(What you will do): List, from the lines below, each one with "type" in it.

— START Extracted information —

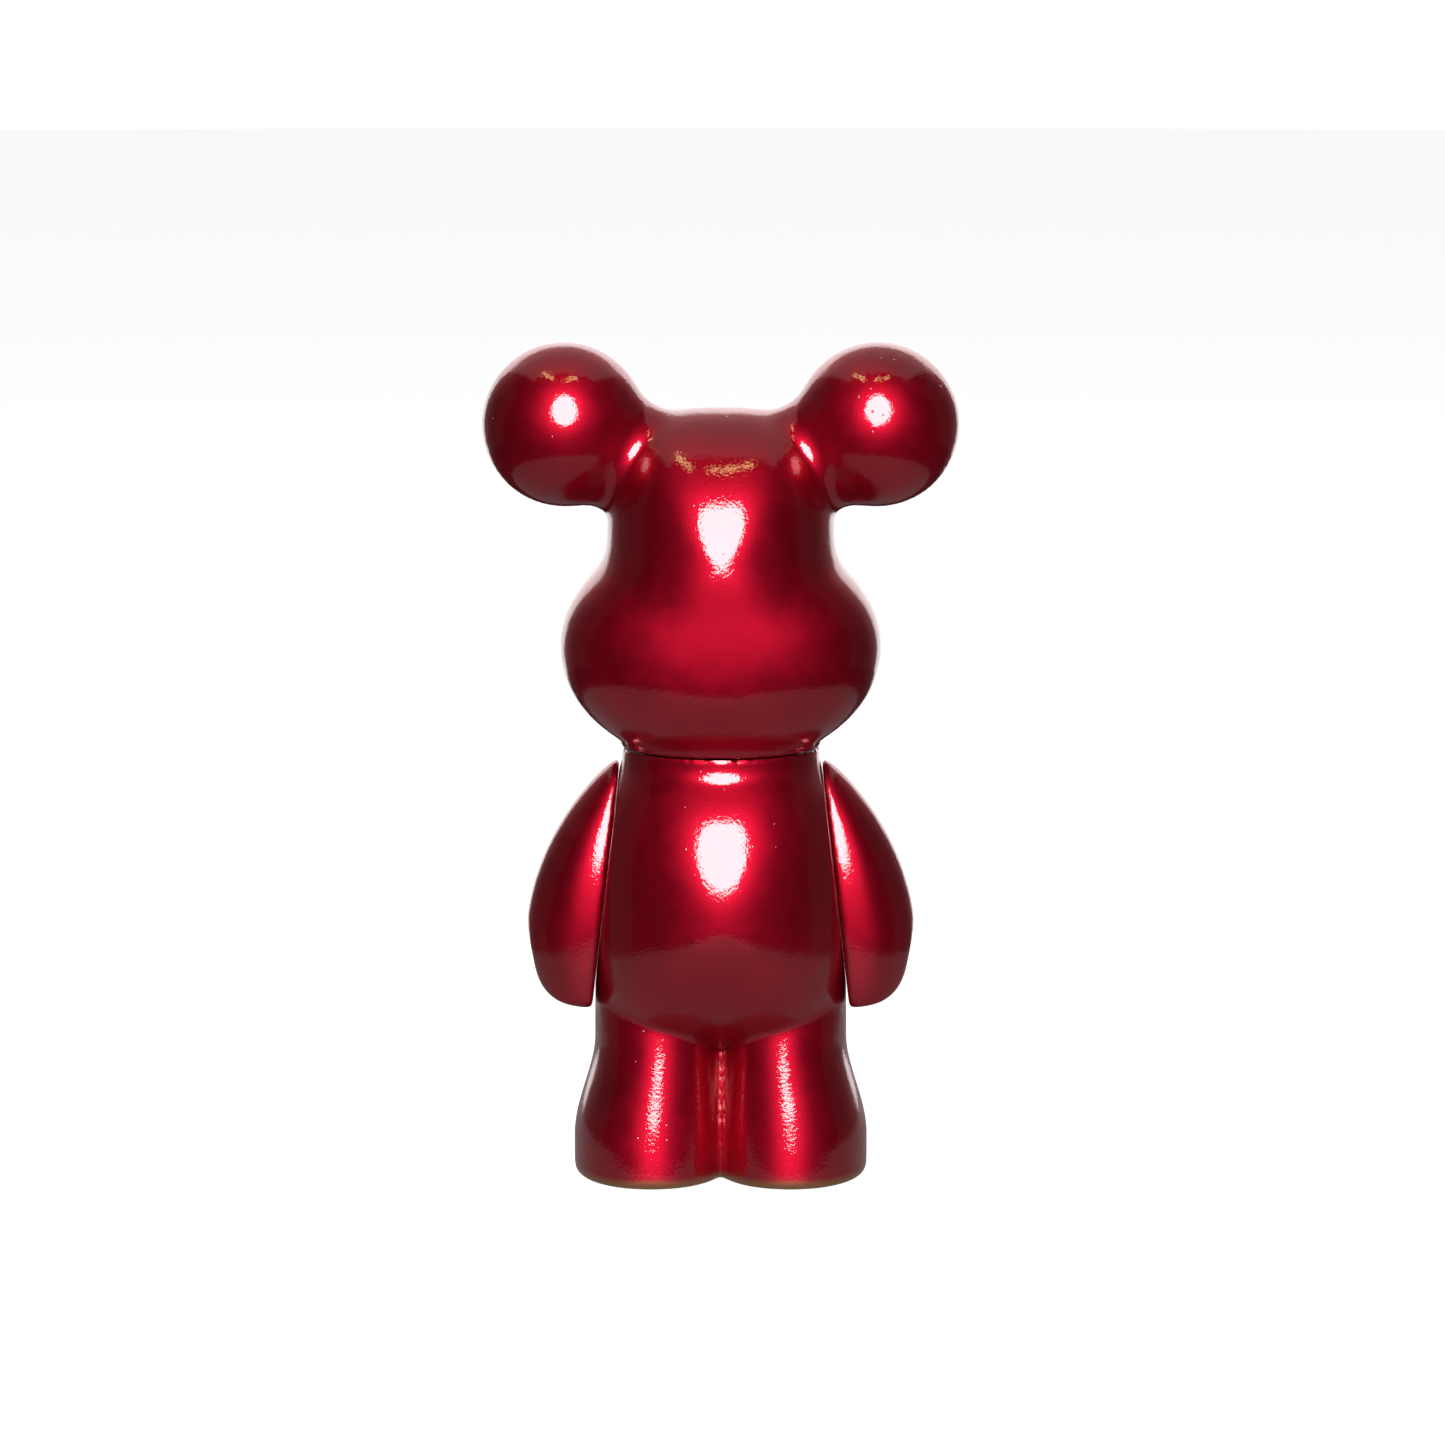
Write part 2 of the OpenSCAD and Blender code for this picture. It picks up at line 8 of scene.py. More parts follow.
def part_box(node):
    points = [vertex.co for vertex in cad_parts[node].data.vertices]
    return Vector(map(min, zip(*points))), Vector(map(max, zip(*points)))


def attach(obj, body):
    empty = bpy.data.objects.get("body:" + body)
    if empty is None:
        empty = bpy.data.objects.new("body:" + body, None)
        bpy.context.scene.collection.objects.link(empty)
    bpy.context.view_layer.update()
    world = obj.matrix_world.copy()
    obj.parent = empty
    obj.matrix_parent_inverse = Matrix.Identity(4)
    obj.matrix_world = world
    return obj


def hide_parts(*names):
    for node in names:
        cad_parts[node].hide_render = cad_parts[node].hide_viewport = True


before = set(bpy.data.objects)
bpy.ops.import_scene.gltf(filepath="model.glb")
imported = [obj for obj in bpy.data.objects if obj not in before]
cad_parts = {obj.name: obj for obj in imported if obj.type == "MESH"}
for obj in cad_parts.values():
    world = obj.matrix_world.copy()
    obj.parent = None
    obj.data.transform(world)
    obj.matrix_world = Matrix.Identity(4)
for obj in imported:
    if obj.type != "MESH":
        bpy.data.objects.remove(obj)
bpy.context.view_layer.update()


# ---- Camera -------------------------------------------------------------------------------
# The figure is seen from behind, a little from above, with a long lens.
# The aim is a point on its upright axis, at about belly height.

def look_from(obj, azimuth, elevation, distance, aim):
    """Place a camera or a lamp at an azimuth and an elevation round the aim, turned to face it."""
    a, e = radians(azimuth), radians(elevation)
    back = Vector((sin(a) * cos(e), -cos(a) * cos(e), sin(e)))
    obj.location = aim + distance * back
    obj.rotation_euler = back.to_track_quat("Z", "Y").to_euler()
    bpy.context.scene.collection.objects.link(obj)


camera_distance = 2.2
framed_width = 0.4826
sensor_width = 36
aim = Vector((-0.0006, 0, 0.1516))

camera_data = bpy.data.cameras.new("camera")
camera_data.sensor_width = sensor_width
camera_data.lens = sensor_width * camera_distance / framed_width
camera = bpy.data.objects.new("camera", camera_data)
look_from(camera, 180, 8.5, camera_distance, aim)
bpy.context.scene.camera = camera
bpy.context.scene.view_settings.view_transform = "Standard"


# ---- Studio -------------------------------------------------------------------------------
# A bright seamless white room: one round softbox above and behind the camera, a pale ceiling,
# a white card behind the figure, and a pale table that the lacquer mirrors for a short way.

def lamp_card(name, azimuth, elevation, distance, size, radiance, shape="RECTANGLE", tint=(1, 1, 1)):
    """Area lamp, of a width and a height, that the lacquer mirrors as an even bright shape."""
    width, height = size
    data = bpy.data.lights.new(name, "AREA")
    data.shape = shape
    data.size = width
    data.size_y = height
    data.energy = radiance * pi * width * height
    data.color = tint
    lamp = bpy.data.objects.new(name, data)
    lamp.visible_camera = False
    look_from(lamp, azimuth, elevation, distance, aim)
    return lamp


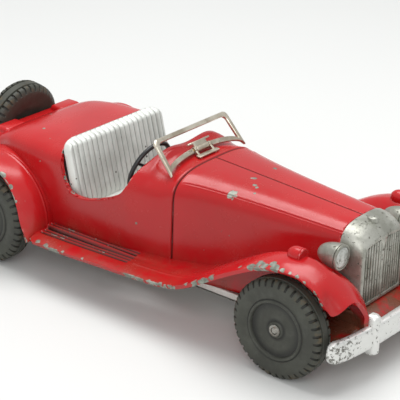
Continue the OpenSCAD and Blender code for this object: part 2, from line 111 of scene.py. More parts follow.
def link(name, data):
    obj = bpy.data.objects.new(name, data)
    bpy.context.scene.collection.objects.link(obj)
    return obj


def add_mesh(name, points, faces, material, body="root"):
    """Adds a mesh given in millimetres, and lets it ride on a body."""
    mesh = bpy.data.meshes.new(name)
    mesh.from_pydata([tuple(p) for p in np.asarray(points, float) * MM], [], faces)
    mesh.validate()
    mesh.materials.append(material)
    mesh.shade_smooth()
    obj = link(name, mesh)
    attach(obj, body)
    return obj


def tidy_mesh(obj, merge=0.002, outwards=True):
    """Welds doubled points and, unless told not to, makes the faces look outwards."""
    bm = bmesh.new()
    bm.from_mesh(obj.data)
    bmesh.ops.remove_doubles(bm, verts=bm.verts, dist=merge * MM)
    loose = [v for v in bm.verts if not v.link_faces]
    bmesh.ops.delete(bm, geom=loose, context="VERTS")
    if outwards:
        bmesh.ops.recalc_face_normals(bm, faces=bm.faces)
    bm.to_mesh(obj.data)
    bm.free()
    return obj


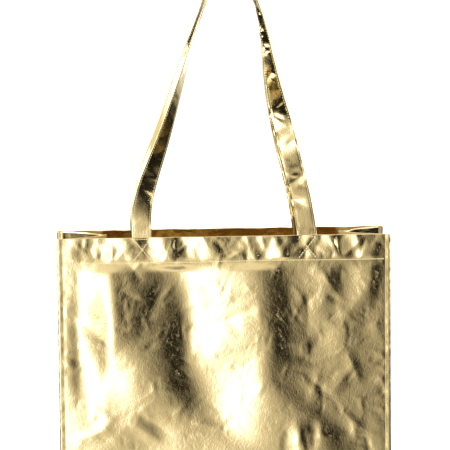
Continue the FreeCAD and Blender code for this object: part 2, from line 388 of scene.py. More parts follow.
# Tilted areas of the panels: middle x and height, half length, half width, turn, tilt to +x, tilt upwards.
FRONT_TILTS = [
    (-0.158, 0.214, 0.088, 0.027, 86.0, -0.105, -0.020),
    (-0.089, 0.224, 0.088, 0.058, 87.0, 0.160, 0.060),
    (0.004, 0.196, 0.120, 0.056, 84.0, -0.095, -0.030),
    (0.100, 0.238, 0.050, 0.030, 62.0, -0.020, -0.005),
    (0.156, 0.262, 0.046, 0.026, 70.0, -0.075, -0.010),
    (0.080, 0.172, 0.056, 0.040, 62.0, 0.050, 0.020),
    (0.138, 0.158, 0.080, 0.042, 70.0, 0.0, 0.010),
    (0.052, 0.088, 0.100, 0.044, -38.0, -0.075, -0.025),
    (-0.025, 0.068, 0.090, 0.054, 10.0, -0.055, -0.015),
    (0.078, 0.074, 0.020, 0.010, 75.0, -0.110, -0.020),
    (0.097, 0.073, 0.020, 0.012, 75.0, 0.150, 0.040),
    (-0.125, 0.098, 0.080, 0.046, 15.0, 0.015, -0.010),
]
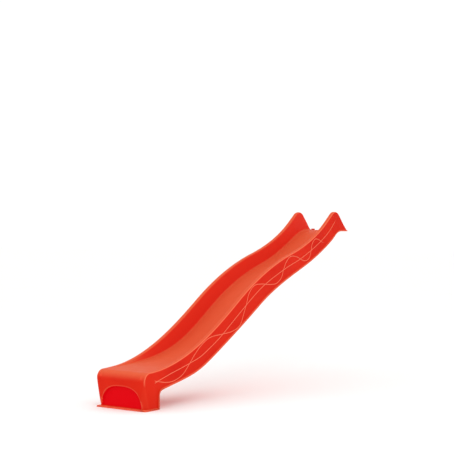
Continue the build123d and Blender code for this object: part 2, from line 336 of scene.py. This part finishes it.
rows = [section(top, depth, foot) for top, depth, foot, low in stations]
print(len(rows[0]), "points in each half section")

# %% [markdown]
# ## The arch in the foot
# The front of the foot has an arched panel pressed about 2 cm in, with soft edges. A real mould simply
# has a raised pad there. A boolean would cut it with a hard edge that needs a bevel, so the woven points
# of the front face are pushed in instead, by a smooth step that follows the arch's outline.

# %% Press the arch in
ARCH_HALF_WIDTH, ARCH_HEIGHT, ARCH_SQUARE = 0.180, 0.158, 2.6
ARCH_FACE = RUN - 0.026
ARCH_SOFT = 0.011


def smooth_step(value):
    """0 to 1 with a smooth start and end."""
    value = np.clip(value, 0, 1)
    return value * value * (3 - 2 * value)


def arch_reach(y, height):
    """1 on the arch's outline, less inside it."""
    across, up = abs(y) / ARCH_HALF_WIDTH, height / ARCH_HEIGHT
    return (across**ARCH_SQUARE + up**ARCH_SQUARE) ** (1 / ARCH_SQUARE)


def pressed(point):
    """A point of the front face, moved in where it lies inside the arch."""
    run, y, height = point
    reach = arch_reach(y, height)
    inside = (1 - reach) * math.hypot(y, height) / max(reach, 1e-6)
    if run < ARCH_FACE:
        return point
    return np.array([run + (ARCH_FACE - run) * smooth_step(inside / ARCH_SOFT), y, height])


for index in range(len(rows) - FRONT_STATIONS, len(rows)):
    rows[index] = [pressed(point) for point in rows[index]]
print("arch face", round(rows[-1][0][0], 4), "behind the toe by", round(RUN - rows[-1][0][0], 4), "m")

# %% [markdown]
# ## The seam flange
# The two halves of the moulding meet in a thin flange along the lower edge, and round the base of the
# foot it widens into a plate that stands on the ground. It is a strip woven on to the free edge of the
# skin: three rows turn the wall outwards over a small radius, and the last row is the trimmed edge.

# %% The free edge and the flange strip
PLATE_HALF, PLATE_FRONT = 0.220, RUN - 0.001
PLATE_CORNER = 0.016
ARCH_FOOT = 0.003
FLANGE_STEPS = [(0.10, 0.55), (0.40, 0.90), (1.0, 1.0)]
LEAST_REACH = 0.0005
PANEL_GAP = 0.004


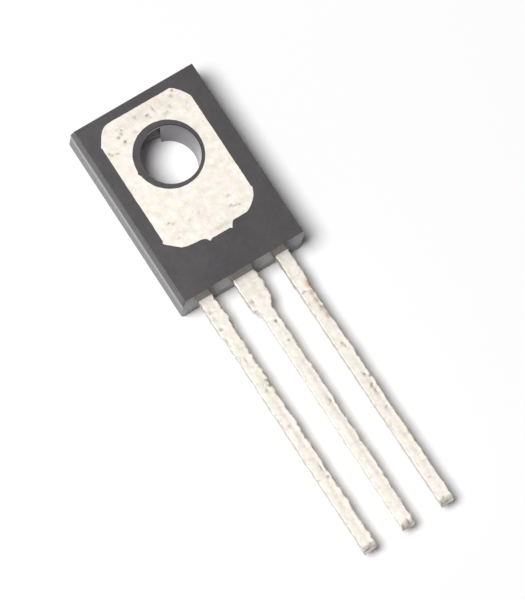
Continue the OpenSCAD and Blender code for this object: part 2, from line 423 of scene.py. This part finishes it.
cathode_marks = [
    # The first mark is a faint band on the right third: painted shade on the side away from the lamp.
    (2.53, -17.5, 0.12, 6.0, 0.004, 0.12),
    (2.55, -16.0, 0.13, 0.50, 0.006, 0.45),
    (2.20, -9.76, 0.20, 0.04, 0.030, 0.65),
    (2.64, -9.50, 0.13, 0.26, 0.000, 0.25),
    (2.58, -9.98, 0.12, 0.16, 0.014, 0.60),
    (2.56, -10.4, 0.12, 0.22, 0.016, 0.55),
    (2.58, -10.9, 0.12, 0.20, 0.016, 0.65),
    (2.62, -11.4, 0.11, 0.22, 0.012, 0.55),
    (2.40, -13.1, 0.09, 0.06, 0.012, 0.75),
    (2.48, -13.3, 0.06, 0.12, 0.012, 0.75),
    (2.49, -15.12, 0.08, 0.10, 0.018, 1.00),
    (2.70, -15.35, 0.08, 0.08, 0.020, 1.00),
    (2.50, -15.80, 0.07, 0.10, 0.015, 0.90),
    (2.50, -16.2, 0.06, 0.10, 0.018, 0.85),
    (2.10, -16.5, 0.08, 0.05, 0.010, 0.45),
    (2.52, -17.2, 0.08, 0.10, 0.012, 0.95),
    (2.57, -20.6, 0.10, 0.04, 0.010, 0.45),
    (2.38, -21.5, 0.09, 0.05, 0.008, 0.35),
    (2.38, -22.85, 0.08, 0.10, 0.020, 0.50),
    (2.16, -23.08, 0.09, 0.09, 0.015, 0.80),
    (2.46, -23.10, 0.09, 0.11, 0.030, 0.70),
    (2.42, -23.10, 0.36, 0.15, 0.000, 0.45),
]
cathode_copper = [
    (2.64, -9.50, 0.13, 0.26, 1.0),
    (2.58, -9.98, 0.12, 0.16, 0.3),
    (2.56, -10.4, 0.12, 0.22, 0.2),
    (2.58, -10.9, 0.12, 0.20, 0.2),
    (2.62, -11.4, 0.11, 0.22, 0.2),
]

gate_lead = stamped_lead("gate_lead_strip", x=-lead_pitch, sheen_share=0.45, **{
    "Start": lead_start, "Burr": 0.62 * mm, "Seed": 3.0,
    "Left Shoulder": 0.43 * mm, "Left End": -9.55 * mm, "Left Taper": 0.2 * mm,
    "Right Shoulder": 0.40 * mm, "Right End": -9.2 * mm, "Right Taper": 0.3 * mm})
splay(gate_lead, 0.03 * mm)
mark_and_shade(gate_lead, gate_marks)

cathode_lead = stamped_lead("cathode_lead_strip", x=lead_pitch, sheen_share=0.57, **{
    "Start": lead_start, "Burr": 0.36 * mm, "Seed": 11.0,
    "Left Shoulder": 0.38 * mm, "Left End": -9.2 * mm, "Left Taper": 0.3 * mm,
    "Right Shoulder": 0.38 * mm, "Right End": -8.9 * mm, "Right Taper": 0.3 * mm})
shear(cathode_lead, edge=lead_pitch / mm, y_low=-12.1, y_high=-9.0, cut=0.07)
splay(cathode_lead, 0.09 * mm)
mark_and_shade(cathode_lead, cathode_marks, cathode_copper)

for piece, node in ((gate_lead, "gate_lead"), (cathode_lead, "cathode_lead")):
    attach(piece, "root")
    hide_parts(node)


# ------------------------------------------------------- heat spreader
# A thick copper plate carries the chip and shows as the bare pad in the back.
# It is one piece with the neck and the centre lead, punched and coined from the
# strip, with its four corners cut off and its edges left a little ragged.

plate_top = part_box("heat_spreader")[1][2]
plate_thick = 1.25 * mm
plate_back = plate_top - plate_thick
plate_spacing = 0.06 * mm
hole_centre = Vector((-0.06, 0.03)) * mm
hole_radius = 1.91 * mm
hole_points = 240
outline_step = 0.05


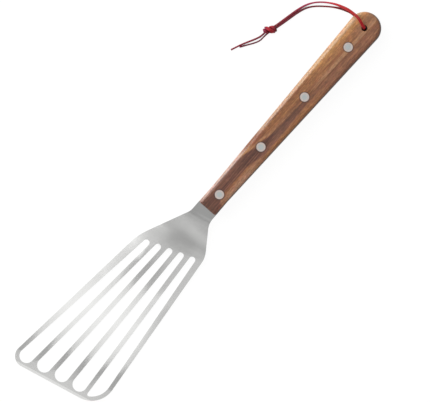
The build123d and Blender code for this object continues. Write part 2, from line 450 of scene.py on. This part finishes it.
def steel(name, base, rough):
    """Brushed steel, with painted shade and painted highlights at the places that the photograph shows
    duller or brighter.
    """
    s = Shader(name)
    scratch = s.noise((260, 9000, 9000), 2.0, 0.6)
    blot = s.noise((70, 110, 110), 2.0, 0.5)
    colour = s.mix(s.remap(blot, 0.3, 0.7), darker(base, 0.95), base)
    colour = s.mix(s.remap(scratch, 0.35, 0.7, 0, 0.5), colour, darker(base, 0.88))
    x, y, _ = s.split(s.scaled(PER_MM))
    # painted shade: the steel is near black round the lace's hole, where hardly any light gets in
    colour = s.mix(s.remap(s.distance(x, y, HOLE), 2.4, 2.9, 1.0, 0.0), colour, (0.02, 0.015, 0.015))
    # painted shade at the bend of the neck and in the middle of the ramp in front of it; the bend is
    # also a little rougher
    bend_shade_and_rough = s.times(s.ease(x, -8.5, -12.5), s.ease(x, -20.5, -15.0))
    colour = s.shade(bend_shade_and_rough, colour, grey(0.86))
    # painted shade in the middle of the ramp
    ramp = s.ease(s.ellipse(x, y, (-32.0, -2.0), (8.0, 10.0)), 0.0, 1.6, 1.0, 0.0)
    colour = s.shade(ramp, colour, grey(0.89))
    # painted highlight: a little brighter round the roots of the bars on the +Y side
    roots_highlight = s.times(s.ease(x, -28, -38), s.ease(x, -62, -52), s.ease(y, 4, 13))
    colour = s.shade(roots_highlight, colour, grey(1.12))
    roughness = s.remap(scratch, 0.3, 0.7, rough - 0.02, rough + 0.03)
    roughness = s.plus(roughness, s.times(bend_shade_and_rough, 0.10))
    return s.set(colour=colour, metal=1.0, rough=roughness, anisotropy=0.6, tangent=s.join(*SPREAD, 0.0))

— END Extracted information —

(Result of the exercise):
cad_parts = {obj.name: obj for obj in imported if obj.type == "MESH"}
    if obj.type != "MESH":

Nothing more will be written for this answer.